Da ist aber auch eine andere Seite von Noah, auf die sich Carlier fokussiert. Noah, der an Léa und Séverine gekuschelt auf dem Sofa liegt. Der eine Ausbildung zum Babysitter machen möchte. Oder zum Zugmechaniker. Noah, der passionierte Mountainbiker. Auf seinem neongrünen Bike mit den seltsam grossen Reifen rast Noah die Strassen Lausannes hinab. Er fährt, nur auf dem Hinterrad balancierend, auf entgegenkommende Autos zu, um im letzten Moment scharf abzuwenden. Die Kamera fährt mit. Bike Life nennt Noah die Sportart und meint damit wohl auch das Lebensgefühl.

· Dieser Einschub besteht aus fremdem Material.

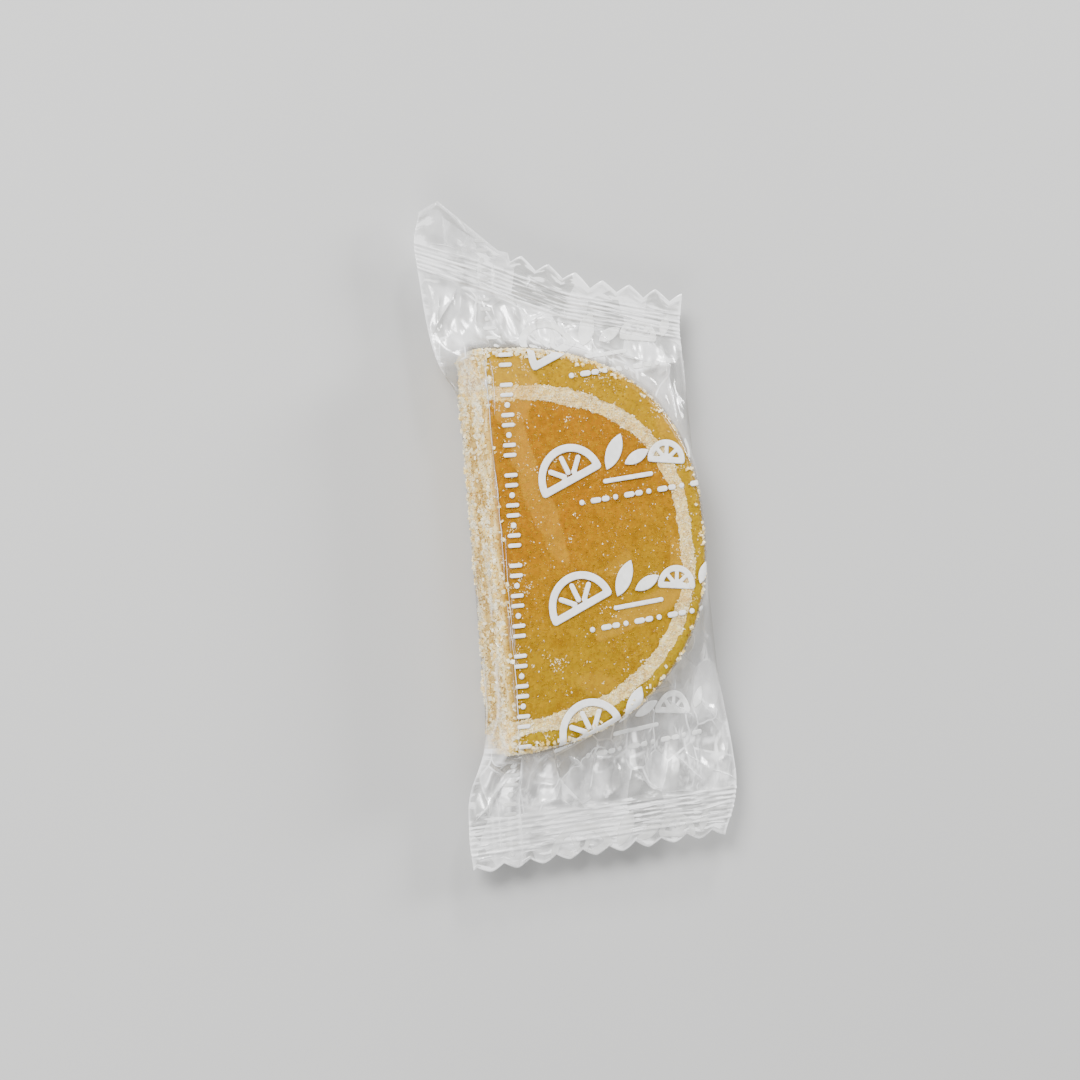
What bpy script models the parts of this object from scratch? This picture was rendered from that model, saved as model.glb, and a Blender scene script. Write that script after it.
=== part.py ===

Matias Carlier, dessen Bachelorfilm La Fièvre (2021) an verschiedenen Festivals lief, mischt dann so richtig mit: Als Noah auf einmal keinen Schlafplatz mehr hat, nimmt der Regisseur seinen Protagonisten kurzerhand zu sich in die Wohnung. Er kocht Pasta für beide, sie filmen sich gegenseitig mit einem Camcorder. Dieses Eintreten in das Leben der dokumentierten Person mag im klassischen Dokumentarfilm ein No-Go sein. Doch dokumentiert Carlier nun einmal Noahs Leben – und im Laufe von drei Jahren ist er ein Teil dieses Lebens geworden.

Toute ma vie 2

© Visions du Réel/Bande à part Films

Toute ma vie ist kein Observieren aus der Distanz, sondern die einfühlsame Begleitung eines Jugendlichen, der verschiedene Arten des Erwachsenseins ausprobiert. Das ist auch immer wieder komisch. Wenn Noah E-Zigarettenrauch in eine blaue Fantaflasche pustet, um daraus eine Rauchwolke entweichen zu lassen, kippt die Ästhetik in die hochauflösende Version eines wackeligen Handy-Erinnerungsvideos. Besonders berührend sind die Momente, in denen Carlier mit Léa allein spricht. Feinfühlig und in wenigen Sätzen entschlüsselt Noahs Schwester die Dynamik ihrer Familie und weiss auch, welche Verantwortung sie darin trägt. Carlier zeichnet das Portrait eines Jungen auf der Suche und seiner Familie. Es bleibt das Gefühl, dass er den Film auch für Noah macht, als Ermutigung für seinen weiteren Weg.